(Object modeling scripts)

════════════════

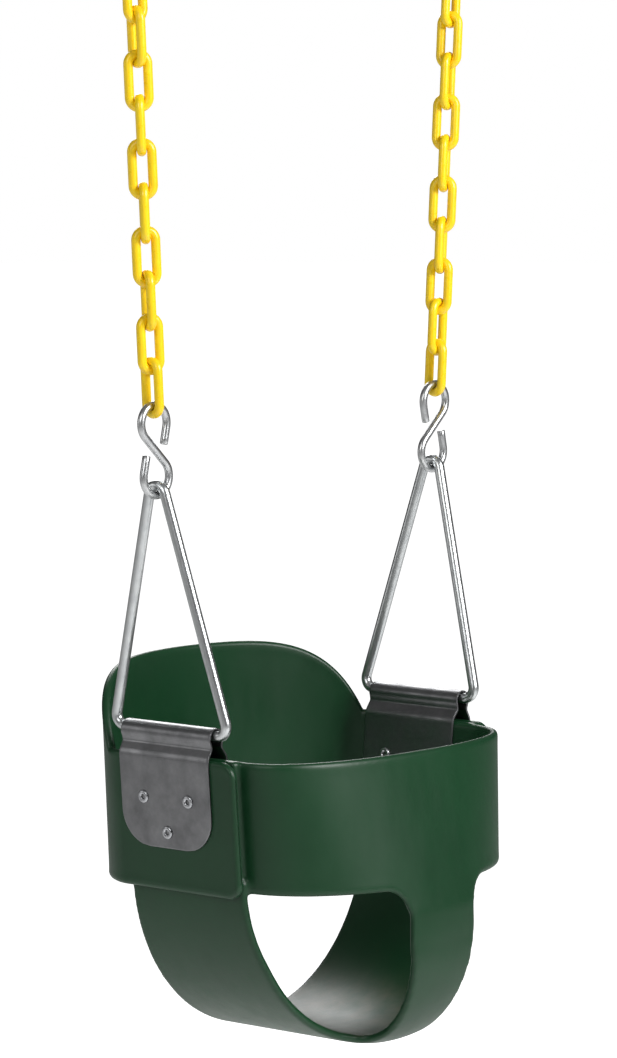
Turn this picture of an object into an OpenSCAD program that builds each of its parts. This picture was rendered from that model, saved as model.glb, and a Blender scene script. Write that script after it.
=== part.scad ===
// High-back toddler bucket swing, hung by two coated chains.
// X runs from the left hanger to the right hanger, +Y to the back of the seat, +Z up.
// The origin is midway between the two points that the top hooks hang from.
// The seat is drawn with z = 0 at the base bars of the hanger triangles, then lowered.

/* [Seat shell] */
// Distance between the two hanger bars
bar_sep = 284; // [260:1:310]
// Thickness of the moulded sheet
sheet_t = 6.2; // [5:0.1:7]
// Inward lean of the seat sides and brackets, in degrees
side_lean = 4.8; // [3:0.1:6]
// Level of the band and flap top edges, below the bars
band_top = 17.6; // [17:0.1:20]
// Level of the front band's bottom edge, below the bars
band_bottom = 116; // [110:1:122]
// Level of the back panel's bottom edge, below the bars
back_bottom = 119; // [112:1:124]
// Lowest point of the seat, below the bars
seat_depth = 242; // [236:1:250]
// Reach of the back panel behind the bars, at bar level
back_reach = 125; // [118:1:132]
// Reach of the front band ahead of the bars, at its top edge
front_reach = 122.5; // [116:0.5:128]
// Height of the back rim above the band top
back_rise = 58; // [50:0.5:70]
// Distance over which the back rim rises
back_run = 66; // [55:1:72]
// Distance from the bars to the flaps' front ends
flap_reach = 66; // [60:1:72]

/* [Sling and crotch strap] */
// Back edge of the sling, behind the bars
sling_back = 47; // [45:1:52]
// Front edge of the sling, ahead of the bars
sling_front = 61; // [57:1:63]
// Half width of the crotch strap where it leaves the band
strap_half = 35; // [30:1:40]
// Half width of the crotch strap at its narrowest
strap_neck = 25; // [22:1:30]
// Radius of the fillets between strap and band
strap_fillet = 18; // [14:1:20]

/* [Hanger triangles] */
// Wire diameter of the triangles
tri_wire = 8; // [7:0.5:9]
// Base length of a triangle, between wire centres
tri_base = 108; // [106:1:116]
// Height of a triangle, from base wire centre to apex wire centre
tri_height = 182; // [170:1:195]
// Bend radius of the triangle corners, at the wire centre
tri_bend = 8; // [7:0.5:8]

/* [Brackets and rivets] */
// Thickness of the bracket plate
plate_t = 1.5; // [1.2:0.1:2]
// Width of a bracket
plate_w = 88; // [80:1:90]
// Bottom edge of a bracket, below the bar
plate_bottom = 86; // [82:1:95]
// Radius of the bracket's lower corners
plate_corner = 26; // [18:1:30]
// Radius of a rivet shank
rivet_r = 3; // [2.5:0.1:3.5]
// Radius of a rivet head
rivet_head_r = 4.8; // [4:0.1:5]
// Distance between the two upper rivets
rivet_gap = 44; // [36:1:50]
// Level of the two upper rivets, below the bar
rivet_upper = 49; // [46:1:52]
// Level of the lower rivet, below the bar
rivet_lower = 74; // [70:1:76]

/* [Chains and hooks] */
// Diameter of the coated chain wire
link_wire = 6.4; // [6:0.1:6.6]
// Inside length of a link
link_inner = 32; // [30:0.5:36]
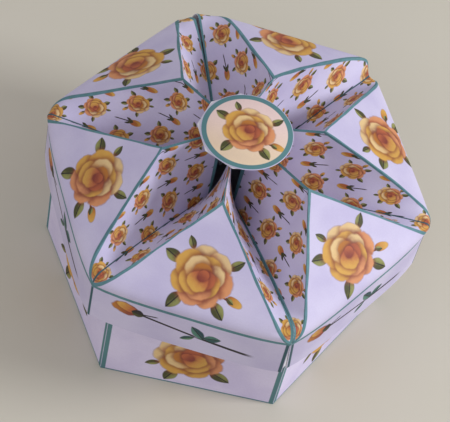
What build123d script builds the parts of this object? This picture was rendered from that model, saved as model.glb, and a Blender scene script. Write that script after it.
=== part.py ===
from build123d import *
import os
from math import atan2, cos, radians, sin, tan

# A six-sided gift box of printed card: a folded tray and a lift-off lid with a sunken star top.
# Millimetres, +Z up. The origin is the middle of the tray's floor, on the table.
# Corner 0 of the tray is at 240 degrees about +Z and the others follow every 60 degrees,
# so that the side between corners 0 and 1 faces -Y. The lid's corners are numbered alike.

SIDES = 6
STEP_ANGLE = 360 / SIDES
HALF_ANGLE = STEP_ANGLE / 2
FIRST_CORNER_ANGLE = 240
UP = Vector(0, 0, 1)
ROW_POINTS = 7               # control points in each row that gives a curve of the lid
TIP_STEP = 4                 # the one of them where a mountain fold reaches the tip

# The card
card = 0.3                   # thickness of the sheet
glue = 0.05                  # layer of glue between two flat pieces
sharpest_mitre = 3.0         # a tight fold is at most this many sheets deep
bend_steps = 6               # facets round the tight bend of the lid just above its rim
curve_steps = 12             # facets along each of its longer curves
tab_width = 9.0              # glue tabs, where two edges of a sheet meet
tab_taper = 3.5              # how much shorter a tab is at each end of its free edge
tab_margin = 1.2             # a tab stops this far short of the wall's upper and lower edge

# Tray
tray_height = 51.4           # height of the walls
lid_play = 5.0               # its corners are this much nearer the axis than those of the lid's rim

# Lid: rim, skirt and the six bulging triangles
rim_radius = 60.0            # axis to a corner of the rim fold
skirt_depth = 16.6           # how far the skirt hangs below the rim fold
lean_out = 3.6               # a triangle leans out over the rim fold before it bends inwards
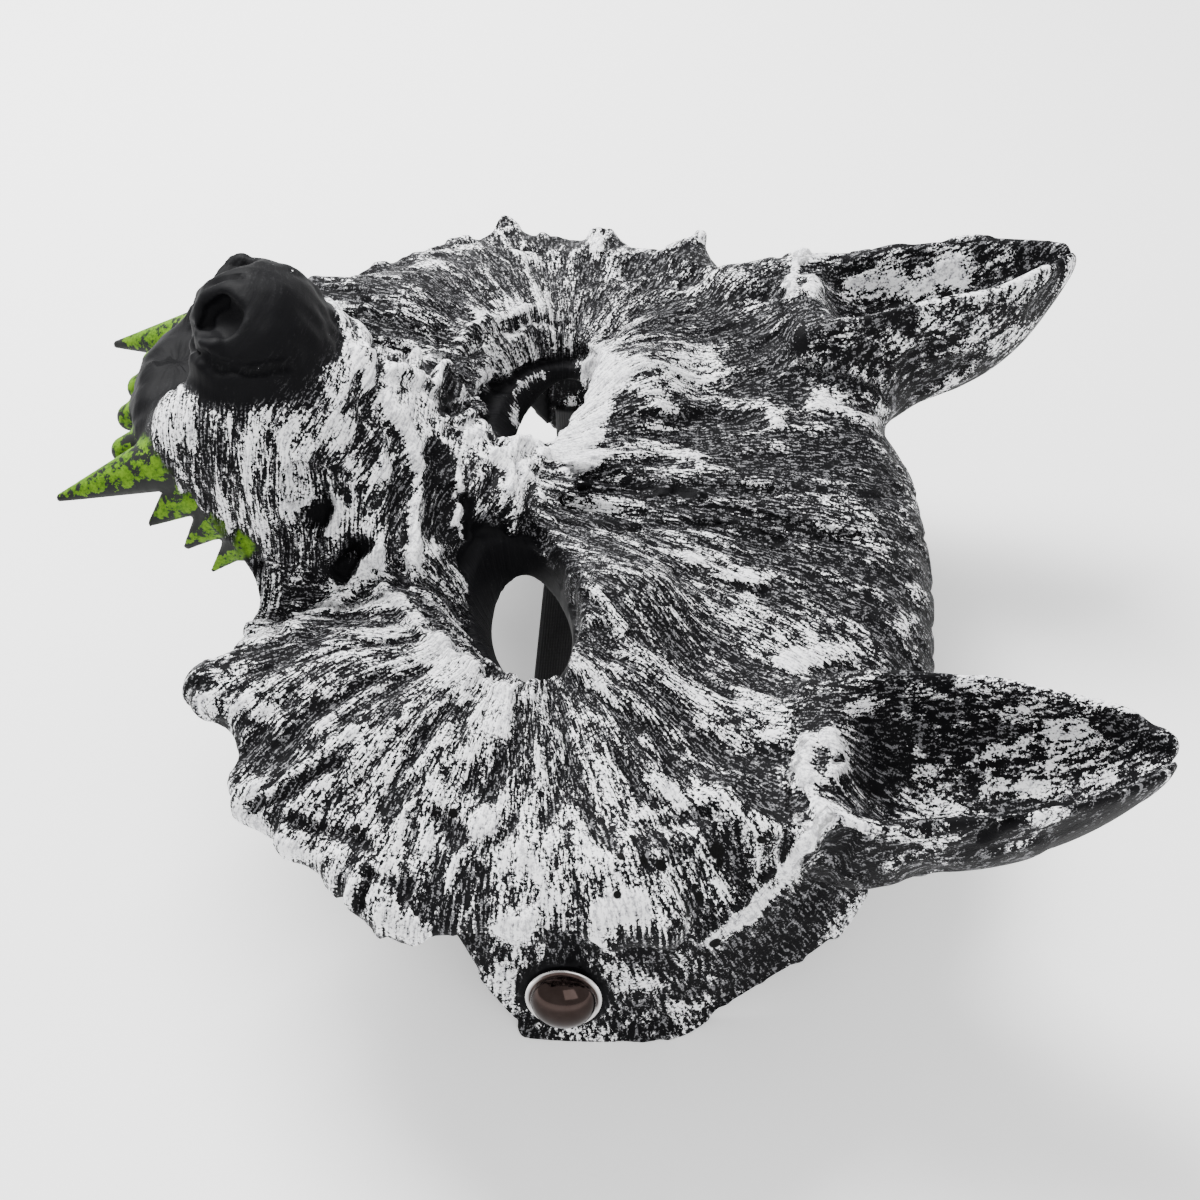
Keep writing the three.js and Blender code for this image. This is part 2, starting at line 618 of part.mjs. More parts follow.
function seatCuts(side) {
  const outside = inStudFrame(new THREE.CylinderGeometry(SEAT_RADIUS, SEAT_RADIUS, 20, 22), side, 10);
  const shift = new THREE.Matrix4().makeTranslation(STRAP.x - STUD.x, 0, 0);
  const inside = inStudFrame(new THREE.BoxGeometry(STRAP.width + 4, 20, 60), side, -SEAT_WALL - 10, shift);
  const bore = new THREE.CylinderGeometry(STUD.shank + HOLE_PLAY, STUD.shank + HOLE_PLAY, 40, 10);
  return outside.add(inside).add(inStudFrame(bore, side, 0));
}

function maskCasting() {
  let solid = isosurface(casting, OUTER_X, OUTER_Y, OUTER_Z);
  for (const side of [-1, 1]) {
    solid = solid.add(earBody(side));
  }
  solid = solid.subtract(isosurface(hollow, HOLLOW_X, HOLLOW_Y, HOLLOW_Z));
  for (const side of [-1, 1]) {
    solid = solid.subtract(earCup(side)).subtract(eyeHole(side)).subtract(seatCuts(side));
    solid = addTeeth(solid, BLADE_TEETH, side, 6, BLADE_DEPTH);
    solid = addTeeth(solid, PEG_TEETH, side, 7, 1);
    solid = addTeeth(solid, [CANINE], side, 8, 1);
  }
  const aboveFloor = new THREE.BoxGeometry(400, 400, 200).translate(0, 0, 100);
  return solid.intersect(solidOf(aboveFloor));
}

// Middle line of the strap, seen along X: up one lobe, across the floor, up the other
function strapLine() {
  const back = SEAT_WALL + GAP + STRAP.thick / 2;
  const lowest = STRAP.floorGap + STRAP.thick / 2;
  const tabY = STUD.y - back * Math.cos(SEAT_TILT);
  const tabZ = STUD.z - back * Math.sin(SEAT_TILT);
  const top = [tabY - STRAP.tabAbove * Math.sin(SEAT_TILT), tabZ + STRAP.tabAbove * Math.cos(SEAT_TILT)];
  const centreZ = lowest + STRAP.bend;
  const bendStartZ = centreZ + STRAP.bend * Math.sin(SEAT_TILT);
  const bendStartY = tabY + (tabZ - bendStartZ) * Math.tan(SEAT_TILT);
  const centreY = bendStartY - STRAP.bend * Math.cos(SEAT_TILT);
  const half = [top];
  const steps = 6;
  for (let s = 0; s <= steps; s++) {
    const angle = SEAT_TILT - (Math.PI / 2 + SEAT_TILT) * s / steps;
    half.push([centreY + STRAP.bend * Math.cos(angle), centreZ + STRAP.bend * Math.sin(angle)]);
  }
  return [...half, ...half.map(([y, z]) => [-y, z]).reverse()];
}

function strap() {
  const line = strapLine().map(([y, z]) => new THREE.Vector2(y, z));
  const sideways = line.map((point, i) => {
    const before = line[Math.max(i - 1, 0)];
    const after = line[Math.min(i + 1, line.length - 1)];
    const along = after.clone().sub(before).normalize();
    return new THREE.Vector2(-along.y, along.x);
  });
  const face = (out) => line.map((point, i) => point.clone().addScaledVector(sideways[i], out));
  const outline = [...face(STRAP.thick / 2), ...face(-STRAP.thick / 2).reverse()];
  const shape = new THREE.Shape(outline);
  const band = new THREE.ExtrudeGeometry(shape, { depth: STRAP.width, bevelEnabled: false });
  const matrix = new THREE.Matrix4().makeBasis(
    new THREE.Vector3(0, 1, 0), new THREE.Vector3(0, 0, 1), new THREE.Vector3(1, 0, 0));
  matrix.setPosition(STRAP.x - STRAP.width / 2, 0, 0);
  let solid = solidOf(band, matrix);
  for (const side of [-1, 1]) {
    const bore = new THREE.CylinderGeometry(STUD.shank + HOLE_PLAY, STUD.shank + HOLE_PLAY, 40, 10);
    solid = solid.subtract(inStudFrame(bore, side, 0));
  }
  return solid;
}

// Domed stud with a flange and a shank that passes through lobe and strap
function stud(side) {
  const shankEnd = SEAT_WALL + GAP + STRAP.thick + GAP;
  const profile = [new THREE.Vector2(0, -shankEnd), new THREE.Vector2(STUD.shank, -shankEnd)];
  profile.push(new THREE.Vector2(STUD.shank, GAP), new THREE.Vector2(STUD.radius, GAP));
  profile.push(new THREE.Vector2(STUD.radius, GAP + STUD.flange));
  const steps = 4;
  const domeRadius = STUD.radius - 0.7;
  for (let s = 0; s <= steps; s++) {
    const angle = Math.PI / 2 * s / steps;
    const radius = s === steps ? 0 : domeRadius * Math.cos(angle);
    const rise = (STUD.height - STUD.flange) * Math.sin(angle);
    profile.push(new THREE.Vector2(radius, GAP + STUD.flange + rise));
  }
  return inStudFrame(new THREE.LatheGeometry(profile, 14), side, 0);
}

function rivetBack(side) {
  const offset = -(SEAT_WALL + GAP + STRAP.thick + GAP + GAP + RIVET_BACK.thick / 2);
  const disc = new THREE.CylinderGeometry(RIVET_BACK.radius, RIVET_BACK.radius, RIVET_BACK.thick, 16);
  return inStudFrame(disc, side, offset);
}

function meshOf(solid, name, material) {
  const { vertProperties, triVerts, numProp } = solid.getMesh();
  const positions = new Float32Array(vertProperties.length / numProp * 3);
  for (let v = 0; v < positions.length / 3; v++) {
    for (let axis = 0; axis < 3; axis++) {
      positions[3 * v + axis] = vertProperties[v * numProp + axis];
    }
  }
  const geometry = new THREE.BufferGeometry();
  geometry.setAttribute("position", new THREE.BufferAttribute(positions, 3));
  geometry.setIndex(new THREE.BufferAttribute(new Uint32Array(triVerts), 1));
  geometry.computeVertexNormals();
  const mesh = new THREE.Mesh(geometry, material);
  mesh.name = name;
  return mesh;
}

const foam = () => new THREE.MeshStandardMaterial({ color: 0x46464a, roughness: 0.62, metalness: 0.15 });
const elastic = () => new THREE.MeshStandardMaterial({ color: 0x0c0c0e, roughness: 0.85, metalness: 0 });
const steel = () => new THREE.MeshStandardMaterial({ color: 0x6a6668, roughness: 0.15, metalness: 1 });

const mask = new THREE.Group();
mask.add(meshOf(maskCasting(), "mask_casting", foam()));
mask.add(meshOf(strap(), "elastic_strap", elastic()));
for (const [side, place] of [[-1, "left"], [1, "right"]]) {
  mask.add(meshOf(stud(side), `stud_${place}`, steel()));
  mask.add(meshOf(rivetBack(side), `rivet_back_${place}`, steel()));
}

// The origin is the middle of the bounding box's underside
const box = new THREE.Box3().setFromObject(mask);
mask.position.set(-(box.min.x + box.max.x) / 2, -(box.min.y + box.max.y) / 2, -box.min.z);

export default mask;
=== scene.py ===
import math

import bpy
import numpy as np
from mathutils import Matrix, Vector


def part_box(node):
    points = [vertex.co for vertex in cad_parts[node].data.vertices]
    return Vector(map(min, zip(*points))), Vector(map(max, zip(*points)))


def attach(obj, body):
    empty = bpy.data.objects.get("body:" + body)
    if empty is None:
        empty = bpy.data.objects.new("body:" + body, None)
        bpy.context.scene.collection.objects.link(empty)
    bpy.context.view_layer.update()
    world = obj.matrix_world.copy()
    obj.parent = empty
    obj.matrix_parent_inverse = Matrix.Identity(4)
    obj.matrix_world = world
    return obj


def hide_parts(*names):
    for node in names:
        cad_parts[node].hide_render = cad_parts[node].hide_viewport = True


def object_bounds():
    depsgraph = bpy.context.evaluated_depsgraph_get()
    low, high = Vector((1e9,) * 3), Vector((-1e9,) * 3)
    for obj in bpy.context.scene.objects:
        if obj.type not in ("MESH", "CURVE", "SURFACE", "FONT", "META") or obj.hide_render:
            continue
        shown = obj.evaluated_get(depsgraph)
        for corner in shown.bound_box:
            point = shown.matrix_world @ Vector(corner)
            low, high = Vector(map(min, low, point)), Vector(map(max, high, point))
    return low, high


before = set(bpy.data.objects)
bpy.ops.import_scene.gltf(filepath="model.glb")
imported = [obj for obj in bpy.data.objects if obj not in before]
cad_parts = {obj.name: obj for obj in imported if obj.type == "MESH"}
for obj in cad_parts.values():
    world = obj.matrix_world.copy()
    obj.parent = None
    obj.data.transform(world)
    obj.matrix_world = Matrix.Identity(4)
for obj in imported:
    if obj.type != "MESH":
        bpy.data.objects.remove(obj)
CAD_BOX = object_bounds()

MM = 0.001

# View of the photograph
PHOTO_SIDE = 1200
FOCAL_PIXELS = 1875
SENSOR_MM = 36
VIEW_RISE = math.radians(46)
VIEW_TURN = math.radians(3)
VIEW_DISTANCE = 500
VIEW_TARGET = (0, 0, 40)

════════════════

→ **What the task requires**
Print exactly the run of lines that starts at the line with "What build123d script" and ends at the line with "from math import". Leave out every other line.

→ **Response to the exercise**
What build123d script builds the parts of this object? This picture was rendered from that model, saved as model.glb, and a Blender scene script. Write that script after it.
=== part.py ===
from build123d import *
import os
from math import atan2, cos, radians, sin, tan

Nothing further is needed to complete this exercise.